▶ [GIVEN DATA]
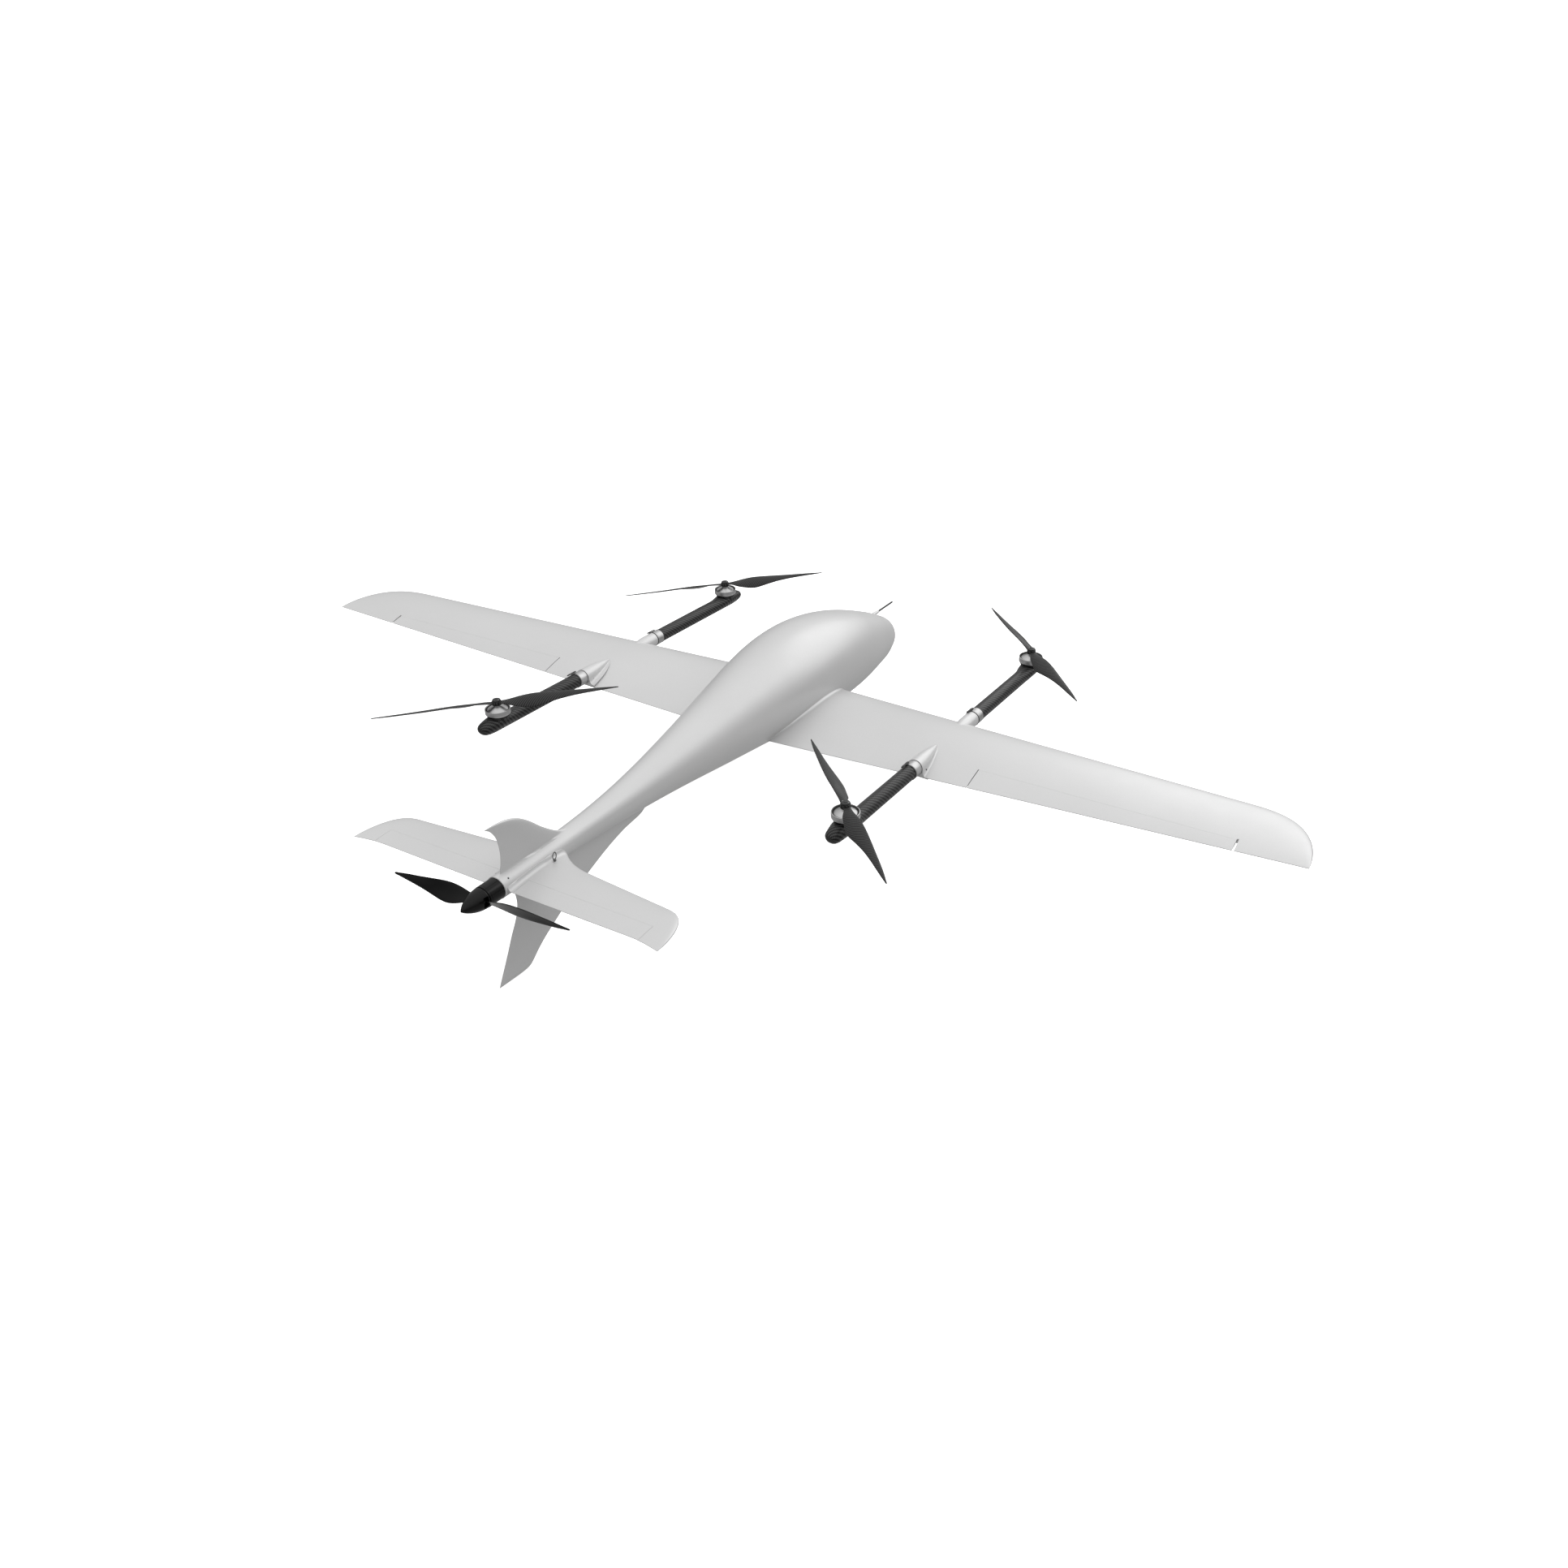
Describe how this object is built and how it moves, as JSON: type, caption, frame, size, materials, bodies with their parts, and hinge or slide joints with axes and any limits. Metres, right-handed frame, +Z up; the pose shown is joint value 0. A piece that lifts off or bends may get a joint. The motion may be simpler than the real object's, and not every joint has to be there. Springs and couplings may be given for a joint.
{
  "type": "fixed wing drone",
  "caption": "Fixed wing drone with vertical take-off: blended fuselage, tapered wing, lift rotors on carbon booms, cruciform tail and a pusher propeller.",
  "frame": {"origin": "middle of the overall box in plan, on the surface that the landing feet and the ventral fin stand on", "axes": "+Z up, nose towards -Y, +X to the left side of the aircraft (right wing at -X); fuselage axis level"},
  "size_m": [2.4996, 1.6869, 0.3756],
  "materials": {
    "composite_paint": "satin light grey gelcoat over composite skin",
    "carbon_weave": "clear-coated carbon fibre twill",
    "gloss_black": "high gloss black",
    "machined_silver": "fine turned aluminium",
    "dark_polymer": "matt black moulded polymer",
    "rubber_pad": "matt rubber"
  },
  "bodies": {
    "airframe": {"aileron_servo_left": "dark_polymer", "aileron_servo_right": "dark_polymer", "battery_pack": "dark_polymer", "boom_collar_front_left": "machined_silver", "boom_collar_front_right": "machined_silver", "boom_collar_rear_left": "machined_silver", "boom_collar_rear_right": "machined_silver", "boom_fairing_rear_left": "composite_paint", "boom_fairing_rear_right": "composite_paint", "boom_front_left": "carbon_weave", "boom_front_right": "carbon_weave", "boom_rear_left": "carbon_weave", "boom_rear_right": "carbon_weave", "boom_stub_front_left": "composite_paint", "boom_stub_front_right": "composite_paint", "dorsal_fin": "composite_paint", "equipment_tray": "carbon_weave", "flight_controller": "dark_polymer", "fuselage_shell": "composite_paint", "landing_bow": "carbon_weave", "landing_foot_left": "rubber_pad", "landing_foot_right": "rubber_pad", "lift_motor_base_front_left": "dark_polymer", "lift_motor_base_front_right": "dark_polymer", "lift_motor_base_rear_left": "dark_polymer", "lift_motor_base_rear_right": "dark_polymer", "pitot_base": "composite_paint", "pitot_tube": "dark_polymer", "tail_motor": "gloss_black", "tailplane_left": "composite_paint", "tailplane_right": "composite_paint", "ventral_fin": "composite_paint", "wing_left": "composite_paint", "wing_right": "composite_paint", "wing_spar_joiner": "carbon_weave"},
    "aileron_left": {"aileron_left": "composite_paint"},
    "elevator_left": {"elevator_left": "composite_paint"},
    "quick_pin_left": {"quick_pin_left": "machined_silver"},
    "aileron_right": {"aileron_right": "composite_paint"},
    "elevator_right": {"elevator_right": "composite_paint"},
    "quick_pin_right": {"quick_pin_right": "machined_silver"},
    "lift_rotor_front_left": {"lift_motor_bell_front_left": "machined_silver", "lift_prop_front_left": "carbon_weave", "lift_prop_clamp_front_left": "dark_polymer"},
    "latch_front_left": {"boom_latch_front_left": "dark_polymer"},
    "lift_rotor_front_right": {"lift_motor_bell_front_right": "machined_silver", "lift_prop_front_right": "carbon_weave", "lift_prop_clamp_front_right": "dark_polymer"},
    "latch_front_right": {"boom_latch_front_right": "dark_polymer"},
    "lift_rotor_rear_left": {"lift_motor_bell_rear_left": "machined_silver", "lift_prop_rear_left": "carbon_weave", "lift_prop_clamp_rear_left": "dark_polymer"},
    "latch_rear_left": {"boom_latch_rear_left": "dark_polymer"},
    "lift_rotor_rear_right": {"lift_motor_bell_rear_right": "machined_silver", "lift_prop_rear_right": "carbon_weave", "lift_prop_clamp_rear_right": "dark_polymer"},
    "latch_rear_right": {"boom_latch_rear_right": "dark_polymer"},
    "pusher_rotor": {"spinner": "gloss_black", "pusher_prop": "gloss_black"},
    "belly_hatch": {"belly_hatch": "composite_paint"}
  },
  "joints": [
    {"name": "aileron_left_hinge", "type": "hinge", "parent": "airframe", "child": "aileron_left", "pos_m": [0.81725, -0.08213, 0.24285], "axis": [0.9969, 0.0696, 0.0361], "range_deg": [-25, 25]},
    {"name": "elevator_left_hinge", "type": "hinge", "parent": "airframe", "child": "elevator_left", "pos_m": [0.176, 0.7012, 0.2133], "axis": [1, 0, 0], "range_deg": [-25, 25]},
    {"name": "quick_pin_left_pull", "type": "slide", "parent": "airframe", "child": "quick_pin_left", "axis": [0, 0, 1], "range_m": [0, 0.016]},
    {"name": "aileron_right_hinge", "type": "hinge", "parent": "airframe", "child": "aileron_right", "pos_m": [-0.8385, -0.08064, 0.24363], "axis": [0.9969, -0.0696, -0.0361], "range_deg": [-25, 25]},
    {"name": "elevator_right_hinge", "type": "hinge", "parent": "airframe", "child": "elevator_right", "pos_m": [-0.176, 0.7012, 0.2133], "axis": [1, 0, 0], "range_deg": [-25, 25]},
    {"name": "quick_pin_right_pull", "type": "slide", "parent": "airframe", "child": "quick_pin_right", "axis": [0, 0, 1], "range_m": [0, 0.016]},
    {"name": "lift_rotor_front_left_spin", "type": "hinge", "parent": "airframe", "child": "lift_rotor_front_left", "pos_m": [0.445, -0.6514, 0.2782], "axis": [0, 0.0564, 0.9984], "continuous": true},
    {"name": "latch_front_left_lift", "type": "hinge", "parent": "airframe", "child": "latch_front_left", "pos_m": [0.45257, -0.3118, 0.24983], "axis": [-0.9272, 0, 0.3746], "range_deg": [0, 60]},
    {"name": "lift_rotor_front_right_spin", "type": "hinge", "parent": "airframe", "child": "lift_rotor_front_right", "pos_m": [-0.445, -0.6514, 0.2782], "axis": [0, 0.0564, 0.9984], "continuous": true},
    {"name": "latch_front_right_lift", "type": "hinge", "parent": "airframe", "child": "latch_front_right", "pos_m": [-0.43743, -0.3118, 0.24983], "axis": [-0.9272, 0, 0.3746], "range_deg": [0, 60]},
    {"name": "lift_rotor_rear_left_spin", "type": "hinge", "parent": "airframe", "child": "lift_rotor_rear_left", "pos_m": [0.445, 0.2513, 0.2792], "axis": [0, 0.0564, 0.9984], "continuous": true},
    {"name": "latch_rear_left_lift", "type": "hinge", "parent": "airframe", "child": "latch_rear_left", "pos_m": [0.45257, -0.0268, 0.24983], "axis": [0.9272, 0, -0.3746], "range_deg": [0, 60]},
    {"name": "lift_rotor_rear_right_spin", "type": "hinge", "parent": "airframe", "child": "lift_rotor_rear_right", "pos_m": [-0.445, 0.2513, 0.2792], "axis": [0, 0.0564, 0.9984], "continuous": true},
    {"name": "latch_rear_right_lift", "type": "hinge", "parent": "airframe", "child": "latch_rear_right", "pos_m": [-0.43743, -0.0268, 0.24983], "axis": [0.9272, 0, -0.3746], "range_deg": [0, 60]},
    {"name": "pusher_spin", "type": "hinge", "parent": "airframe", "child": "pusher_rotor", "pos_m": [0, 0.7972, 0.2113], "axis": [0, 1, 0], "continuous": true},
    {"name": "belly_hatch_hinge", "type": "hinge", "parent": "airframe", "child": "belly_hatch", "pos_m": [0, -0.6158, 0.148], "axis": [-1, 0, 0], "range_deg": [0, 45]}
  ],
  "couplings": [
    {"joint": "aileron_right_hinge", "follows": "aileron_left_hinge", "ratio": -1},
    {"joint": "elevator_right_hinge", "follows": "elevator_left_hinge", "ratio": 1}
  ]
}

▶ [PROMPT]
Extract each line of the listing above, copying it word for word.

▶ [SOLVED EXERCISE]
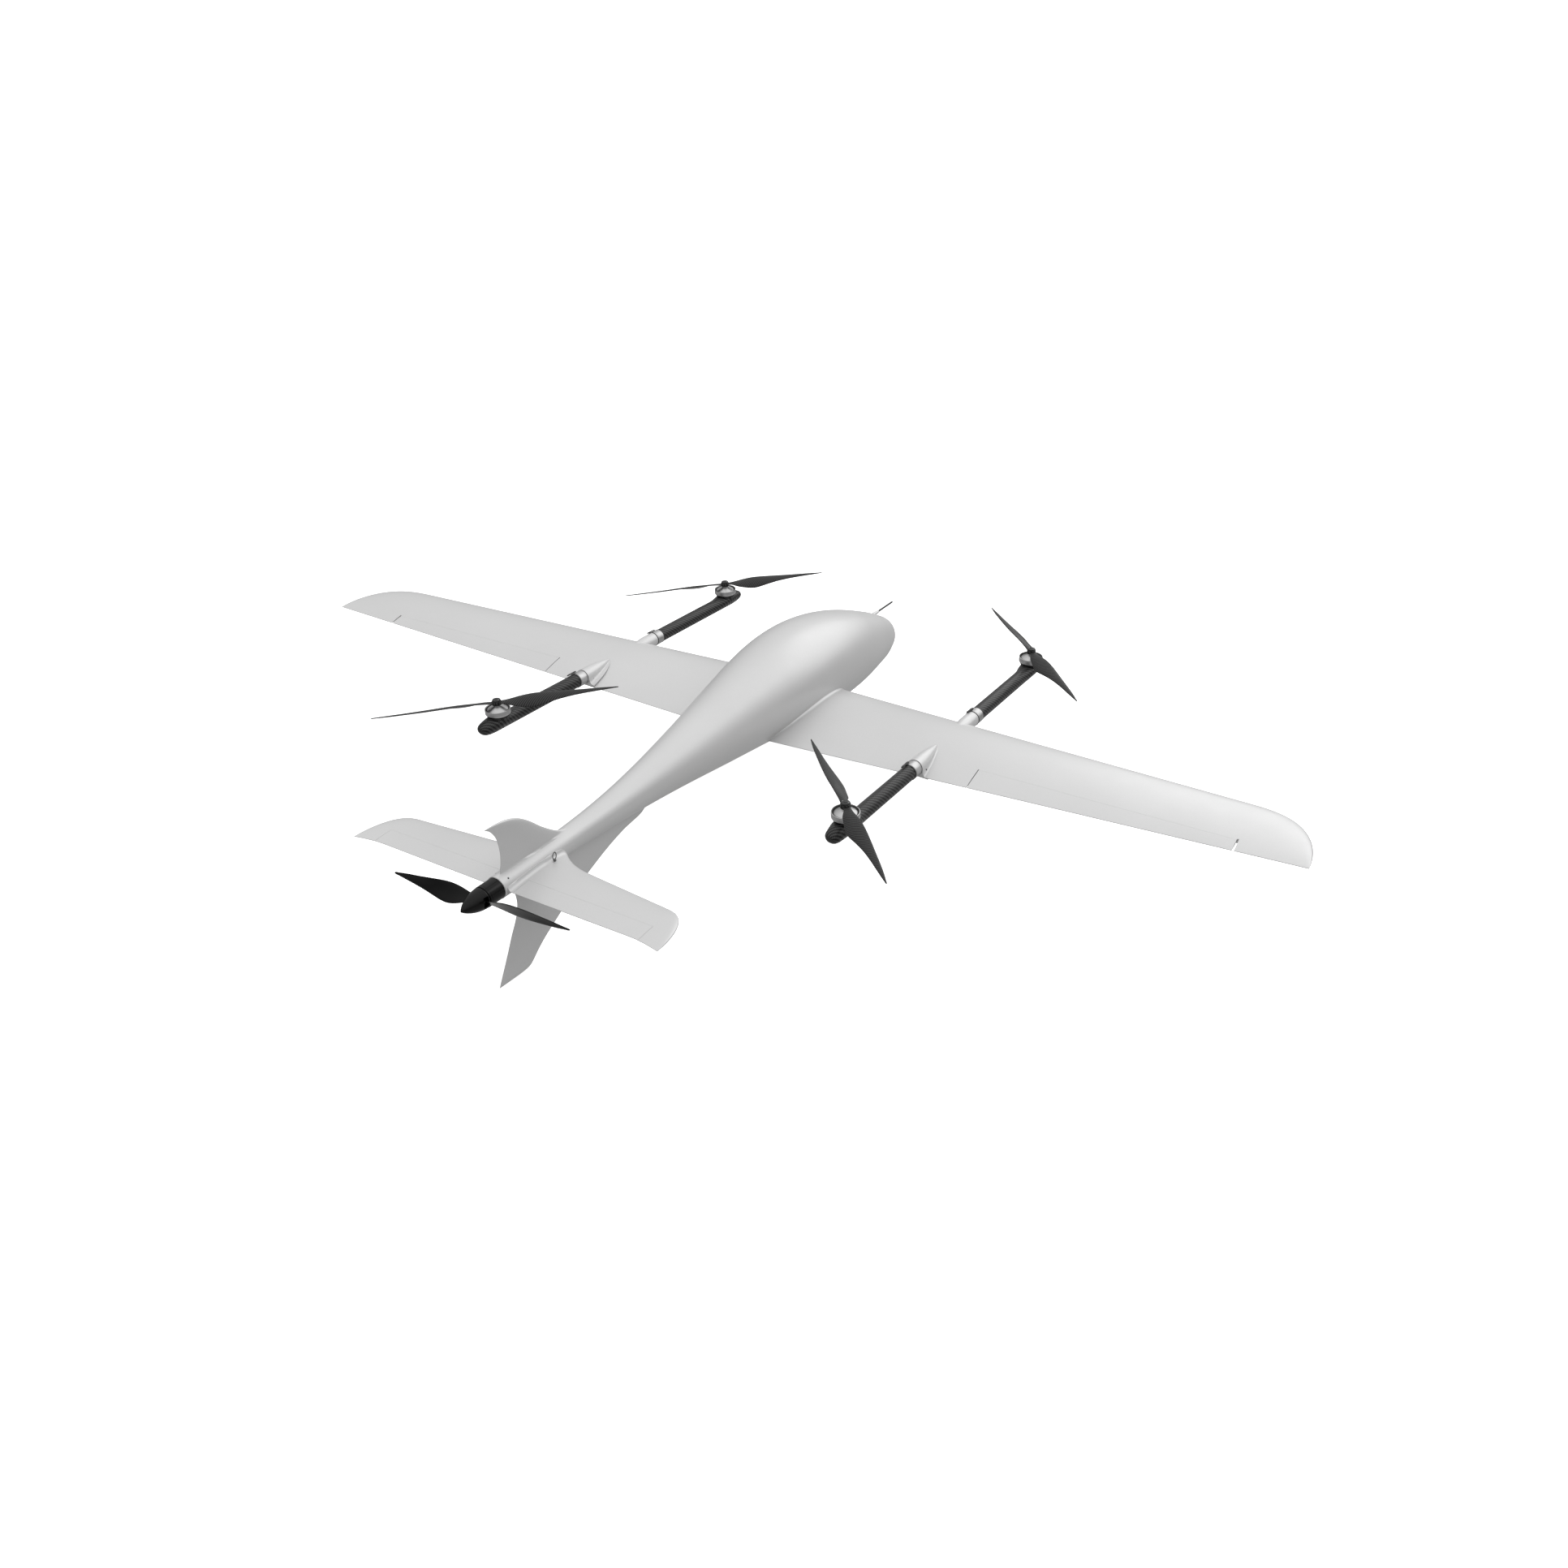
Describe how this object is built and how it moves, as JSON: type, caption, frame, size, materials, bodies with their parts, and hinge or slide joints with axes and any limits. Metres, right-handed frame, +Z up; the pose shown is joint value 0. A piece that lifts off or bends may get a joint. The motion may be simpler than the real object's, and not every joint has to be there. Springs and couplings may be given for a joint.
{
  "type": "fixed wing drone",
  "caption": "Fixed wing drone with vertical take-off: blended fuselage, tapered wing, lift rotors on carbon booms, cruciform tail and a pusher propeller.",
  "frame": {"origin": "middle of the overall box in plan, on the surface that the landing feet and the ventral fin stand on", "axes": "+Z up, nose towards -Y, +X to the left side of the aircraft (right wing at -X); fuselage axis level"},
  "size_m": [2.4996, 1.6869, 0.3756],
  "materials": {
    "composite_paint": "satin light grey gelcoat over composite skin",
    "carbon_weave": "clear-coated carbon fibre twill",
    "gloss_black": "high gloss black",
    "machined_silver": "fine turned aluminium",
    "dark_polymer": "matt black moulded polymer",
    "rubber_pad": "matt rubber"
  },
  "bodies": {
    "airframe": {"aileron_servo_left": "dark_polymer", "aileron_servo_right": "dark_polymer", "battery_pack": "dark_polymer", "boom_collar_front_left": "machined_silver", "boom_collar_front_right": "machined_silver", "boom_collar_rear_left": "machined_silver", "boom_collar_rear_right": "machined_silver", "boom_fairing_rear_left": "composite_paint", "boom_fairing_rear_right": "composite_paint", "boom_front_left": "carbon_weave", "boom_front_right": "carbon_weave", "boom_rear_left": "carbon_weave", "boom_rear_right": "carbon_weave", "boom_stub_front_left": "composite_paint", "boom_stub_front_right": "composite_paint", "dorsal_fin": "composite_paint", "equipment_tray": "carbon_weave", "flight_controller": "dark_polymer", "fuselage_shell": "composite_paint", "landing_bow": "carbon_weave", "landing_foot_left": "rubber_pad", "landing_foot_right": "rubber_pad", "lift_motor_base_front_left": "dark_polymer", "lift_motor_base_front_right": "dark_polymer", "lift_motor_base_rear_left": "dark_polymer", "lift_motor_base_rear_right": "dark_polymer", "pitot_base": "composite_paint", "pitot_tube": "dark_polymer", "tail_motor": "gloss_black", "tailplane_left": "composite_paint", "tailplane_right": "composite_paint", "ventral_fin": "composite_paint", "wing_left": "composite_paint", "wing_right": "composite_paint", "wing_spar_joiner": "carbon_weave"},
    "aileron_left": {"aileron_left": "composite_paint"},
    "elevator_left": {"elevator_left": "composite_paint"},
    "quick_pin_left": {"quick_pin_left": "machined_silver"},
    "aileron_right": {"aileron_right": "composite_paint"},
    "elevator_right": {"elevator_right": "composite_paint"},
    "quick_pin_right": {"quick_pin_right": "machined_silver"},
    "lift_rotor_front_left": {"lift_motor_bell_front_left": "machined_silver", "lift_prop_front_left": "carbon_weave", "lift_prop_clamp_front_left": "dark_polymer"},
    "latch_front_left": {"boom_latch_front_left": "dark_polymer"},
    "lift_rotor_front_right": {"lift_motor_bell_front_right": "machined_silver", "lift_prop_front_right": "carbon_weave", "lift_prop_clamp_front_right": "dark_polymer"},
    "latch_front_right": {"boom_latch_front_right": "dark_polymer"},
    "lift_rotor_rear_left": {"lift_motor_bell_rear_left": "machined_silver", "lift_prop_rear_left": "carbon_weave", "lift_prop_clamp_rear_left": "dark_polymer"},
    "latch_rear_left": {"boom_latch_rear_left": "dark_polymer"},
    "lift_rotor_rear_right": {"lift_motor_bell_rear_right": "machined_silver", "lift_prop_rear_right": "carbon_weave", "lift_prop_clamp_rear_right": "dark_polymer"},
    "latch_rear_right": {"boom_latch_rear_right": "dark_polymer"},
    "pusher_rotor": {"spinner": "gloss_black", "pusher_prop": "gloss_black"},
    "belly_hatch": {"belly_hatch": "composite_paint"}
  },
  "joints": [
    {"name": "aileron_left_hinge", "type": "hinge", "parent": "airframe", "child": "aileron_left", "pos_m": [0.81725, -0.08213, 0.24285], "axis": [0.9969, 0.0696, 0.0361], "range_deg": [-25, 25]},
    {"name": "elevator_left_hinge", "type": "hinge", "parent": "airframe", "child": "elevator_left", "pos_m": [0.176, 0.7012, 0.2133], "axis": [1, 0, 0], "range_deg": [-25, 25]},
    {"name": "quick_pin_left_pull", "type": "slide", "parent": "airframe", "child": "quick_pin_left", "axis": [0, 0, 1], "range_m": [0, 0.016]},
    {"name": "aileron_right_hinge", "type": "hinge", "parent": "airframe", "child": "aileron_right", "pos_m": [-0.8385, -0.08064, 0.24363], "axis": [0.9969, -0.0696, -0.0361], "range_deg": [-25, 25]},
    {"name": "elevator_right_hinge", "type": "hinge", "parent": "airframe", "child": "elevator_right", "pos_m": [-0.176, 0.7012, 0.2133], "axis": [1, 0, 0], "range_deg": [-25, 25]},
    {"name": "quick_pin_right_pull", "type": "slide", "parent": "airframe", "child": "quick_pin_right", "axis": [0, 0, 1], "range_m": [0, 0.016]},
    {"name": "lift_rotor_front_left_spin", "type": "hinge", "parent": "airframe", "child": "lift_rotor_front_left", "pos_m": [0.445, -0.6514, 0.2782], "axis": [0, 0.0564, 0.9984], "continuous": true},
    {"name": "latch_front_left_lift", "type": "hinge", "parent": "airframe", "child": "latch_front_left", "pos_m": [0.45257, -0.3118, 0.24983], "axis": [-0.9272, 0, 0.3746], "range_deg": [0, 60]},
    {"name": "lift_rotor_front_right_spin", "type": "hinge", "parent": "airframe", "child": "lift_rotor_front_right", "pos_m": [-0.445, -0.6514, 0.2782], "axis": [0, 0.0564, 0.9984], "continuous": true},
    {"name": "latch_front_right_lift", "type": "hinge", "parent": "airframe", "child": "latch_front_right", "pos_m": [-0.43743, -0.3118, 0.24983], "axis": [-0.9272, 0, 0.3746], "range_deg": [0, 60]},
    {"name": "lift_rotor_rear_left_spin", "type": "hinge", "parent": "airframe", "child": "lift_rotor_rear_left", "pos_m": [0.445, 0.2513, 0.2792], "axis": [0, 0.0564, 0.9984], "continuous": true},
    {"name": "latch_rear_left_lift", "type": "hinge", "parent": "airframe", "child": "latch_rear_left", "pos_m": [0.45257, -0.0268, 0.24983], "axis": [0.9272, 0, -0.3746], "range_deg": [0, 60]},
    {"name": "lift_rotor_rear_right_spin", "type": "hinge", "parent": "airframe", "child": "lift_rotor_rear_right", "pos_m": [-0.445, 0.2513, 0.2792], "axis": [0, 0.0564, 0.9984], "continuous": true},
    {"name": "latch_rear_right_lift", "type": "hinge", "parent": "airframe", "child": "latch_rear_right", "pos_m": [-0.43743, -0.0268, 0.24983], "axis": [0.9272, 0, -0.3746], "range_deg": [0, 60]},
    {"name": "pusher_spin", "type": "hinge", "parent": "airframe", "child": "pusher_rotor", "pos_m": [0, 0.7972, 0.2113], "axis": [0, 1, 0], "continuous": true},
    {"name": "belly_hatch_hinge", "type": "hinge", "parent": "airframe", "child": "belly_hatch", "pos_m": [0, -0.6158, 0.148], "axis": [-1, 0, 0], "range_deg": [0, 45]}
  ],
  "couplings": [
    {"joint": "aileron_right_hinge", "follows": "aileron_left_hinge", "ratio": -1},
    {"joint": "elevator_right_hinge", "follows": "elevator_left_hinge", "ratio": 1}
  ]
}